I have already, perhaps, said enough to account for the general want of success in this publishing adventure; but Mr. James Ballantyne sums up the case so briefly in his death-bed paper, that I may here quote his words. “My brother,” he says, “though an active and pushing, was not a cautious bookseller, and the large sums received never formed an addition to stock. In fact, they were all expended by the partners, who, being then young and sanguine men, not unwillingly adopted my brother’s hasty results. By May, 1813, in a word, the absolute throwing away of our own most valuable publications, and the rash adoption of some injudicious speculations of Mr. Scott, had introduced such losses and embarrassments, that after a very careful consideration, Mr. Scott determined to dissolve the concern.” He adds,—“This became a matter of less difficulty, because time had in a great measure worn away the differences between Mr. Scott and Mr. Constable, and Mr. Hunter was now out of Constable’s concern.* A peace, therefore, was speedily made up, and the old habits of intercourse were restored.”

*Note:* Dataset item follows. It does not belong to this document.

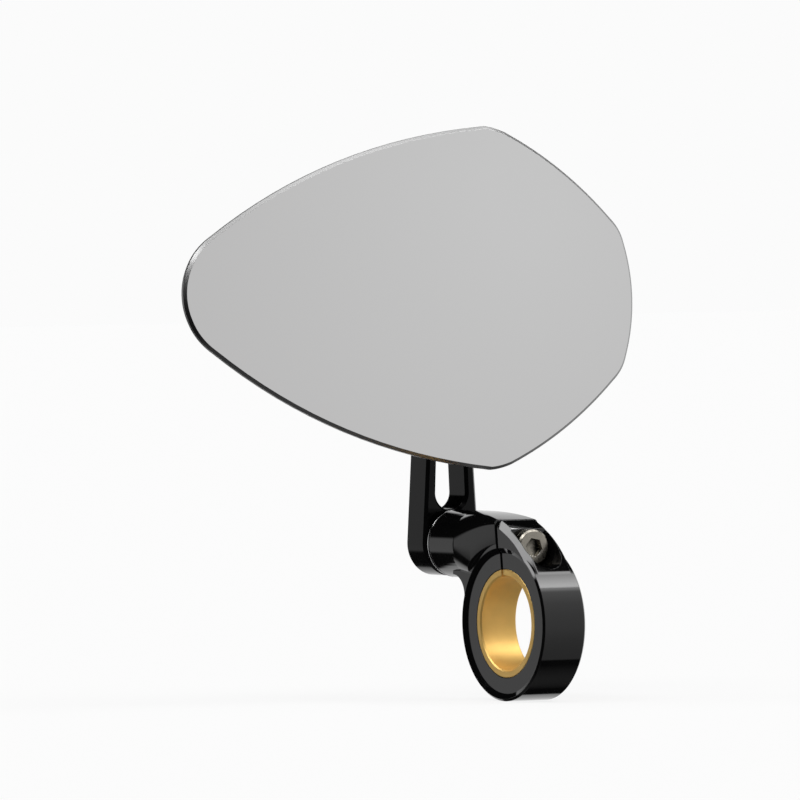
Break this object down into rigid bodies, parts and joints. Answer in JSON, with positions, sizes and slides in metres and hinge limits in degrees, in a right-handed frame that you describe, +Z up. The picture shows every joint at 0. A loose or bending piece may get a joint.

* Mr. Hunter died in March, 1812.
How reluctantly Scott had made up his mind to open such a negotiation with Constable, as involved a complete exposure of the mismanagement of John Ballantyne’s business as a publisher, will appear from a letter dated about the Christmas of 1812, in which he says to James, who had proposed asking Constable to take a share both in Rokeby and in the Annual Register, “You must be aware, that in stating the objections which occur to me to taking in Constable, I think they ought to give way either to absolute necessity or to very strong grounds of advantage. But I am persuaded nothing ultimately good can be expected from any connexion with that house, unless for those who have a mind to be hewers of wood and drawers of water. We will talk the matter coolly over, and in the mean while, perhaps you could see W. Erskine, and learn what impression this odd union is like to make among your friends. Erskine is sound-headed, and quite to be trusted with your whole story. I must own I can hardly think the purchase of the Register is equal to the loss of credit and character which your surrender will be conceived to infer.” At the time when he wrote this, Scott no doubt anticipated that Rokeby would have success not less decisive than the Lady of the Lake; but in this expectation—though 10,000 copies in three months would have seemed to any other author a triumphant sale—he had been disappointed. And mean while the difficulties of the firm, accumulating from week to week, had reached, by the middle of May, a point which rendered it absolutely necessary for him to conquer all his scruples.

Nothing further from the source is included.